I’d read news stories about groups of teens collectively using one social media account log-in to undermine the “for you” algorithm, about the various ways kids were asserting their rights to privacy when parents and social media companies decided they had none. Then, of course, we all witnessed the rise of the influencer and the overinflation of the attention economy… watching the bubble swell, wincing as it grows thin, and always seems about to burst. A young friend who I’ve known since she was born, now 17, gets contacted by musicians and companies to play new tracks or feature specific products to her 13000 TikTok followers. Her most viewed post is a 12-second pan of her bedroom while she and her friends crowd in front of a mirror, getting ready to go out. A song someone paid her 50 bucks to play nearly inaudible in the background. 

Commercial brands exploiting young people’s clout and creativity to sell their products was supposed to be a “what if?” dystopian future. It’s fun to write speculative science fiction, not always as amusing to see your cautionary tales come to pass in real time.

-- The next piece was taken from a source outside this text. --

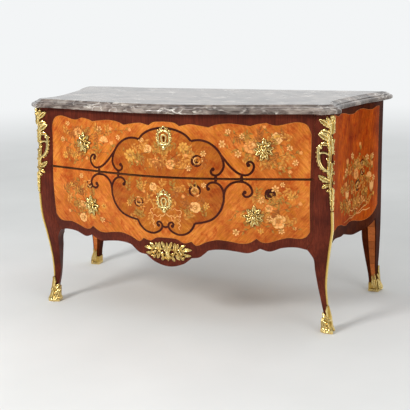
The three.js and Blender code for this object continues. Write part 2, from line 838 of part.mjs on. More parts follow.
// Half outline of a mount from its top to its foot, as shares of its half width and height.
function halfOutline(shares, halfWidth, halfHeight) {
  const rows = shares.map((share, i) => [i / (shares.length - 1), share]);
  const size = smoothTable(rows);
  return (angle) => {
    const fromTop = Math.abs(Math.atan2(Math.cos(angle), Math.sin(angle))) / Math.PI;
    const reach = size(fromTop);
    return [halfWidth * reach * Math.cos(angle), halfHeight * reach * Math.sin(angle)];
  };
}

function escutcheon(keyholeHeight) {
  const outline = halfOutline(escutcheonShares, escutcheonHalfWidth, escutcheonHalfHeight);
  const dome = (share) => escutcheonRelief * (0.35 + 0.65 * Math.sin(Math.PI * Math.min(share * 1.1, 1)));
  const points = (escutcheonShares.length - 1) * 2 * castPointsPerShare;
  const plate = castOnFront([0, keyholeHeight], outline, dome, [0.28, 0.55, 0.8, 1], points);
  const front = frontY(0, keyholeHeight) - cutOverrun;
  return cutAway(plate, [keyholeCutter(keyholeHeight, front, front + 2 * cutOverrun)]);
}

function apronMount() {
  const outline = halfOutline(apronMountShares, apronMountHalfWidth, apronMountHalfHeight);
  const dome = (share) => apronMountRelief * (0.3 + 0.7 * Math.sin(Math.PI * (0.35 + share * 0.6)));
  const points = (apronMountShares.length - 1) * 2 * castPointsPerShare;
  return castOnFront([0, apronHeight - apronMountDrop], outline, dome, [0.25, 0.5, 0.75, 1], points);
}

// Mounts that fold round the arris of a front post

function arrisFrame(z) {
  const section = sectionBetween(frontPostSection, z);
  const points = section.map(([x, y]) => new THREE.Vector2(x, y));
  // walks from the arris over the points of one face, then stands off it by the lift
  const onFace = (direction, across, lift) => {
    let from = arrisIndex;
    let left = across;
    const edge = () => points[from + direction].clone().sub(points[from]);
    while (left > edge().length() && from + 2 * direction > 0) {
      left -= edge().length();
      from += direction;
    }
    const along = edge().normalize();
    const normal = new THREE.Vector2(-along.y, along.x).multiplyScalar(-direction);
    return points[from].clone().addScaledVector(along, left).addScaledVector(normal, lift);
  };
  const onArris = (lift) => {
    const front = onFace(-1, 0, 1).sub(points[arrisIndex]);
    const side = onFace(1, 0, 1).sub(points[arrisIndex]);
    const mean = front.clone().add(side).normalize();
    return points[arrisIndex].clone().addScaledVector(mean, lift / mean.dot(front));
  };
  return {
    onFront: (across, lift) => onFace(-1, across, lift),
    onSide: (across, lift) => onFace(1, across, lift),
    onArris,
  };
}

function arrisRing(z, frontWidth, sideWidth, relief, section) {
  const frame = arrisFrame(z);
  const points = [
    frame.onFront(frontWidth, mountGap),
    ...section.map(([across, lift]) => frame.onFront(frontWidth * across, mountGap + relief * lift)),
    frame.onArris(mountGap + relief * 0.8),
    frame.onSide(sideWidth, mountGap + relief * 0.3),
    frame.onSide(sideWidth, mountGap),
    frame.onArris(mountGap),
    ...section.slice(1).reverse().map(([across]) => frame.onFront(frontWidth * across, mountGap)),
  ];
  return points.map((point) => [point.x, point.y, z]);
}

const cornerWidth = smoothTable(cornerMountShares);
const cornerMountTop = bodyTop - cornerMountTopDrop;
const cornerMountBottom = cornerMountTop - cornerMountHeight;

function cornerMount() {
  const ring = (share) => arrisRing(
    cornerMountBottom + cornerMountHeight * share,
    cornerMountWidth * cornerWidth(share),
    cornerMountSideWidth,
    cornerMountRelief,
    cornerMountSectionShares,
  );
  const casting = loft(steps(0, 1, cornerMountStations).map(ring));
  const cutters = cornerMountOpeningShares.map(([share, across, halfHeight, halfWidth]) => {
    const frame = arrisFrame(cornerMountBottom + cornerMountHeight * share);
    const middle = frame.onFront(cornerMountWidth * across, 0);
    const outward = frame.onFront(cornerMountWidth * across, 1).sub(middle);
    const hole = new THREE.CylinderGeometry(1, 1, 2 * cutOverrun, openingSides);
    hole.scale(cornerMountWidth * halfWidth, 1, cornerMountHeight * halfHeight);
    hole.rotateZ(Math.atan2(outward.y, outward.x) - Math.PI / 2);
    return hole.translate(middle.x, middle.y, cornerMountBottom + cornerMountHeight * share);
  });
  return cutAway(casting, cutters);
}

function cornerFillet() {
  const bottom = sabotLeafHeight + fitGap;
  const top = cornerMountBottom - fitGap;
  const between = postHeights.filter((z) => z > bottom && z < top);
  return loft([bottom, ...between, top].map((z) => {
    const width = filletWidthFoot + (filletWidthTop - filletWidthFoot) * (z - bottom) / (top - bottom);
    return arrisRing(z, width, width, filletRelief, [[1, 0.6]]);
  }));
}

// A cast shoe: a cup round the foot whose rim rises to a leaf on the outer corner.
function sabot(sectionAt, leafIndex) {
  const count = sectionAt(legBottom).length;
  const rim = (i) => {
    const away = Math.min(Math.abs(i - leafIndex), count - Math.abs(i - leafIndex));
    return sabotHeight + (sabotLeafHeight - sabotHeight) * Math.max(1 - away / 2, 0) * (away ? 0.8 : 1);
  };
  const ringAt = (heightShare, offset, bottom) => {
    return Array.from({ length: count }, (unused, i) => {
      const z = bottom + (rim(i) - bottom) * heightShare;
      const section = sectionBetween(sectionAt, Math.max(z, legBottom));
      return [...insetOutline(section, -offset)[i], z];
    });
  };
  const outer = sabotProfileShares.map(([height, out]) => ringAt(height, sabotGap + sabotWall * out, 0));
  const inner = sabotInnerShares.map((height) => ringAt(height, sabotGap, soleThickness));
  const floor = withHeight(insetOutline(sectionAt(legBottom), -sabotGap), soleThickness);
  return loft([...outer, ...inner, floor]);
}

// The whole commode

const commode = new THREE.Group();
const upperDrawer = new THREE.Group();
const lowerDrawer = new THREE.Group();
commode.add(upperDrawer, lowerDrawer);

const dark = () => finish(kingwood, 0.28);
const field = () => finish(tulipwood, 0.26);
const panelWood = () => finish(sideVeneer, 0.27);
const plain = () => finish(oak, 0.6);
const brass = () => finish(gilt, 0.32, 1);
const iron = () => finish(steel, 0.45, 1);

function put(group, name, geometry, material) {
  const mesh = new THREE.Mesh(geometry, material);
  mesh.name = name;
  group.add(mesh);
}

function putPair(group, names, geometry, makeMaterial) {
  put(group, names[0], mirrored(geometry), makeMaterial());
  put(group, names[1], geometry, makeMaterial());
}

// A box that stands on its own position, as a sawn board does.
function putBoard(group, name, left, right, front, back, bottom, top) {
  const mesh = new THREE.Mesh(new THREE.BoxGeometry(right - left, back - front, top - bottom), plain());
  mesh.name = name;
  mesh.position.set((left + right) / 2, (front + back) / 2, (bottom + top) / 2);
  group.add(mesh);
}

function putBoardPair(names, inner, outer, front, back, bottom, top) {
  putBoard(commode, names[0], -outer, -inner, front, back, bottom, top);
  putBoard(commode, names[1], inner, outer, front, back, bottom, top);
}

put(commode, 'marble_top', marbleTop(), finish(marble, 0.15));
putPair(commode, ['front_left_post', 'front_right_post'], post(frontPostSection), dark);
putPair(commode, ['back_left_post', 'back_right_post'], post(backPostSection), dark);
putPair(commode, ['left_side_panel', 'right_side_panel'], sidePanel(), panelWood);

put(commode, 'top_front_rail', railWithMortise(topRailBottom, topRailThickness, upperLock), plain());
put(commode, 'drawer_rail', railWithMortise(drawerRailBottom, railThickness, lowerLock), plain());
put(commode, 'bottom_rail', frontRail(bottomRailBottom, railThickness), plain());

const innerHalf = backPostInner - fitGap;
const panelBottom = bottomRailBottom + backRailHeight + fitGap;
const topBackRailBack = backPanelFront - fitGap;
const topBackRailFront = topBackRailBack - topBackRailDepth;
const bearerBack = topBackRailFront - fitGap;
putBoard(
  commode,
  'back_panel',
  -innerHalf,
  innerHalf,
  backPanelFront,
  bodyBack - backPanelInset,
  panelBottom,
  bodyTop,
);
putBoard(
  commode,
  'back_bottom_rail',
  -innerHalf,
  innerHalf,
  backRailFront,
  bodyBack - backPanelInset,
  bottomRailBottom,
  bottomRailBottom + backRailHeight,
);
putBoard(
  commode,
  'top_back_rail',
  -innerHalf,
  innerHalf,
  topBackRailFront,
  topBackRailBack,
  topRailBottom,
  bodyTop,
);
putBoard(
  commode,
  'top_bearer',
  -bearerWidth / 2,
  bearerWidth / 2,
  runnerFront,
  bearerBack,
  topRailBottom,
  bodyTop,
);

const runnerInner = runnerOuter - runnerWidth;
const guideInner = runnerOuter - guideWidth;
putBoardPair(
  ['kicker_left', 'kicker_right'],
  runnerInner,
  runnerOuter,
  runnerFront,
  bearerBack,
  topRailBottom,
  bodyTop,
);

// Each drawer's level: name, underside of its rail, and where the runners end at the back
const levels = [
  ['upper', drawerRailBottom, backPanelFront - fitGap],
  ['lower', bottomRailBottom, backRailFront - fitGap],
];
levels.forEach(([name, railBottom, back]) => {
  const bottom = railBottom + caseBoardThickness + fitGap;
  const top = railBottom + railThickness;
  const runnerNames = [`${name}_runner_left`, `${name}_runner_right`];
  const guideNames = [`${name}_guide_left`, `${name}_guide_right`];
  putBoardPair(runnerNames, runnerInner, runnerOuter, runnerFront, back, bottom, top);
  putBoardPair(guideNames, guideInner, runnerOuter, runnerFront, back, top + fitGap, top + guideHeight);
});

put(commode, 'dust_board', caseBoard(drawerRailBottom, backPanelFront - fitGap), plain());
put(commode, 'bottom_board', caseBoard(bottomRailBottom, backRailFront - fitGap), plain());

putPair(commode, ['corner_mount_left', 'corner_mount_right'], cornerMount(), brass);
putPair(commode, ['corner_fillet_left', 'corner_fillet_right'], cornerFillet(), brass);
putPair(commode, ['front_left_sabot', 'front_right_sabot'], sabot(frontPostSection, arrisIndex), brass);
putPair(commode, ['back_left_sabot', 'back_right_sabot'], sabot(backPostSection, backArrisIndex), brass);

function fillDrawer(group, name, front, bottom, height, lock, [pullX, pullZ]) {
  put(group, `${name}_drawer_front`, front, field());
  const sideNames = [`${name}_drawer_side_left`, `${name}_drawer_side_right`];
  putPair(group, sideNames, drawerSide(bottom, height), plain);
  put(group, `${name}_drawer_bottom`, drawerBottom(bottom), plain());
  put(group, `${name}_drawer_back`, drawerBack(bottom, height), plain());
  put(group, `${name}_lock_case`, lockCase(lock), iron());
  put(group, `${name}_lock_bolt`, lockBolt(lock), iron());
  put(group, `${name}_escutcheon`, escutcheon(lock.keyholeHeight), brass());
  put(group, `${name}_pull_left`, pull([-pullX, pullZ]), brass());
  put(group, `${name}_pull_right`, pull([pullX, pullZ]), brass());
}

// A drawer front's pull stands at its shares of the front's half width and height.
function pullPlace([across, up], bottom, top) {
  return [drawerHalf * across, bottom + (top - bottom) * up];
}

const upperBottom = drawerRailTop + fitGap;
const lowerBottom = bottomRailTop + fitGap;
const upperHeight = topRailBottom - drawerTopClearance - upperBottom;
const lowerHeight = drawerRailBottom - drawerTopClearance - lowerBottom;
const upperPulls = pullPlace(upperPullShares, upperFrontBottom, upperFrontTop);
const lowerPulls = pullPlace(lowerPullShares, kneeTopHeight, lowerFrontTop);
fillDrawer(upperDrawer, 'upper', upperFront(), upperBottom, upperHeight, upperLock, upperPulls);
fillDrawer(lowerDrawer, 'lower', lowerFront(), lowerBottom, lowerHeight, lowerLock, lowerPulls);
put(lowerDrawer, 'apron_mount', apronMount(), brass());

export default commode;
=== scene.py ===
# Commode chest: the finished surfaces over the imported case, section by section as it is put together.
# Metres, +Z up, front towards -Y, origin on the floor under the middle of the marble. Tables of places
# are written in millimetres, and metres() turns them into metres.

import random
from math import acos, atan2, ceil, copysign, cos, hypot, pi, radians, sin

import bpy
import numpy as np
from mathutils import Matrix, Vector


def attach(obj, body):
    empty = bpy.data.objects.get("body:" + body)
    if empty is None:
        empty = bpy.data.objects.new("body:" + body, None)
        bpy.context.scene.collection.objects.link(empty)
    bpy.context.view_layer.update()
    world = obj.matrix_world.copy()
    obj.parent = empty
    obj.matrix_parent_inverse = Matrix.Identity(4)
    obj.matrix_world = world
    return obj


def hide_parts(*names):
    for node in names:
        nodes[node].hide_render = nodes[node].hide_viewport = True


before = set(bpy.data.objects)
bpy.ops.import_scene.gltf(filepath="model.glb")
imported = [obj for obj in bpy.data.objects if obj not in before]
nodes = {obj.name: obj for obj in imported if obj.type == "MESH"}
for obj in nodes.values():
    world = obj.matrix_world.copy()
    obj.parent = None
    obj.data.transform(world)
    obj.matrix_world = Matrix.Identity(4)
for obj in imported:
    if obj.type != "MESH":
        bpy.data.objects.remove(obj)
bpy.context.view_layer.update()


# The room: a plain pale floor under an even pale sky, a broad soft window light from the front left,
# a weaker one from the right, and the camera at standing height to the right of the chest.
# The floor pales with distance, so it has no horizon line.
picture_side = 410
camera_place = (1.1925, -3.1119, 1.1751)
camera_turn = radians(20.527)
camera_tilt = radians(90 - 12.687)
camera_roll = radians(-0.887)
camera_lens = 70.99
camera_drop = 1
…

I can’t imagine what it would feel like to encounter this story for the first time right now over fifteen years after its conception. Maybe it sucks? Made irrelevant with time? But I’m happy to be able to bring The Unidentified back, redesigned, and despite all its imperfections, allow readers a brief return to a spaciously claustrophobic artificial environment that promises young people everything they might ever want except for true connection, where every young character in this book finds their own creative ways to revolt against the world adults have trapped them in.

I don’t feel a lot of anxiety about how so much has changed in such a relatively short time. I find it hopeful. If everything can change that quickly, that means our collective efforts can change things again. In any direction. There is nothing inevitable about a dystopian future, nothing enduring about our dystopian present.